**Directive**.
Your task is to output the data exactly as it stands.

**Provided material**.

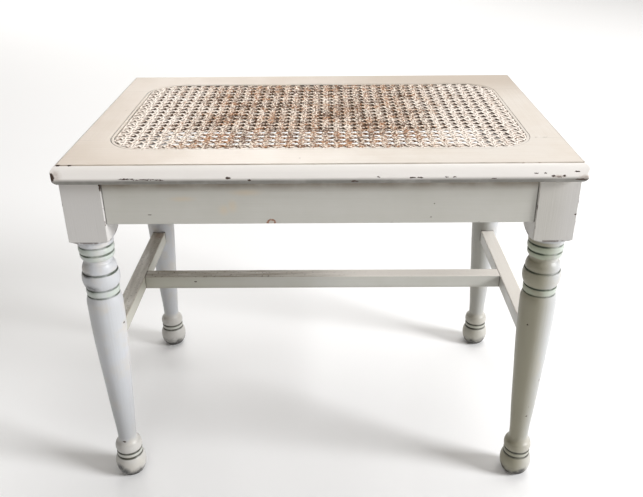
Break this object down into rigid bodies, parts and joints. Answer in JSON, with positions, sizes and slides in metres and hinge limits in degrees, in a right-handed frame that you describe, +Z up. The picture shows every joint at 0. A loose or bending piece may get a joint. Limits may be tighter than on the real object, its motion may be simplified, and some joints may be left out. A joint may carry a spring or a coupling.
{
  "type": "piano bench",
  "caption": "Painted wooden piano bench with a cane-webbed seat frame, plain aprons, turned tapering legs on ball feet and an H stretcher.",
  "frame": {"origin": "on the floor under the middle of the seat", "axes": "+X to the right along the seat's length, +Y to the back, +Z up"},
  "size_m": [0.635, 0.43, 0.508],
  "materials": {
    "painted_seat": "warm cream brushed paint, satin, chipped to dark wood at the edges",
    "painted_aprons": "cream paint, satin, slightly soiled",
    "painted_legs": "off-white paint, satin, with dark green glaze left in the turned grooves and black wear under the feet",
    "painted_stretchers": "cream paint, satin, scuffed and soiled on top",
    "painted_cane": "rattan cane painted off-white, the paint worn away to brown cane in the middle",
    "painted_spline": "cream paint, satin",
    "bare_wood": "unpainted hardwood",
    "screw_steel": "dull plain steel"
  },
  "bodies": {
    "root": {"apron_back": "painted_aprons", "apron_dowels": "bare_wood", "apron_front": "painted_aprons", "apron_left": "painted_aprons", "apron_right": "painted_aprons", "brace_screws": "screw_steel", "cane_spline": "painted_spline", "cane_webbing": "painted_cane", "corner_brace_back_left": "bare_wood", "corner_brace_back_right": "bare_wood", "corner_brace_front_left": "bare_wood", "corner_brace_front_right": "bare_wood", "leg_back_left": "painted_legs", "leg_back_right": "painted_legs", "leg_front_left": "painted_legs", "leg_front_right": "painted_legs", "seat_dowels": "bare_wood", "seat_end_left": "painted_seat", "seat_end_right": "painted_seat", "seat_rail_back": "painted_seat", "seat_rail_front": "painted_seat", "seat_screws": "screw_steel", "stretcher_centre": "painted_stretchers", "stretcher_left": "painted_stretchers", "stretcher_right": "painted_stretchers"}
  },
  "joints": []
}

**Worked answer**.
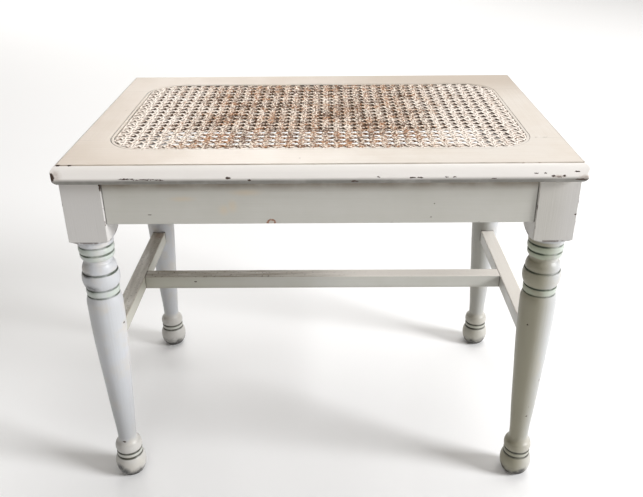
Break this object down into rigid bodies, parts and joints. Answer in JSON, with positions, sizes and slides in metres and hinge limits in degrees, in a right-handed frame that you describe, +Z up. The picture shows every joint at 0. A loose or bending piece may get a joint. Limits may be tighter than on the real object, its motion may be simplified, and some joints may be left out. A joint may carry a spring or a coupling.
{
  "type": "piano bench",
  "caption": "Painted wooden piano bench with a cane-webbed seat frame, plain aprons, turned tapering legs on ball feet and an H stretcher.",
  "frame": {"origin": "on the floor under the middle of the seat", "axes": "+X to the right along the seat's length, +Y to the back, +Z up"},
  "size_m": [0.635, 0.43, 0.508],
  "materials": {
    "painted_seat": "warm cream brushed paint, satin, chipped to dark wood at the edges",
    "painted_aprons": "cream paint, satin, slightly soiled",
    "painted_legs": "off-white paint, satin, with dark green glaze left in the turned grooves and black wear under the feet",
    "painted_stretchers": "cream paint, satin, scuffed and soiled on top",
    "painted_cane": "rattan cane painted off-white, the paint worn away to brown cane in the middle",
    "painted_spline": "cream paint, satin",
    "bare_wood": "unpainted hardwood",
    "screw_steel": "dull plain steel"
  },
  "bodies": {
    "root": {"apron_back": "painted_aprons", "apron_dowels": "bare_wood", "apron_front": "painted_aprons", "apron_left": "painted_aprons", "apron_right": "painted_aprons", "brace_screws": "screw_steel", "cane_spline": "painted_spline", "cane_webbing": "painted_cane", "corner_brace_back_left": "bare_wood", "corner_brace_back_right": "bare_wood", "corner_brace_front_left": "bare_wood", "corner_brace_front_right": "bare_wood", "leg_back_left": "painted_legs", "leg_back_right": "painted_legs", "leg_front_left": "painted_legs", "leg_front_right": "painted_legs", "seat_dowels": "bare_wood", "seat_end_left": "painted_seat", "seat_end_right": "painted_seat", "seat_rail_back": "painted_seat", "seat_rail_front": "painted_seat", "seat_screws": "screw_steel", "stretcher_centre": "painted_stretchers", "stretcher_left": "painted_stretchers", "stretcher_right": "painted_stretchers"}
  },
  "joints": []
}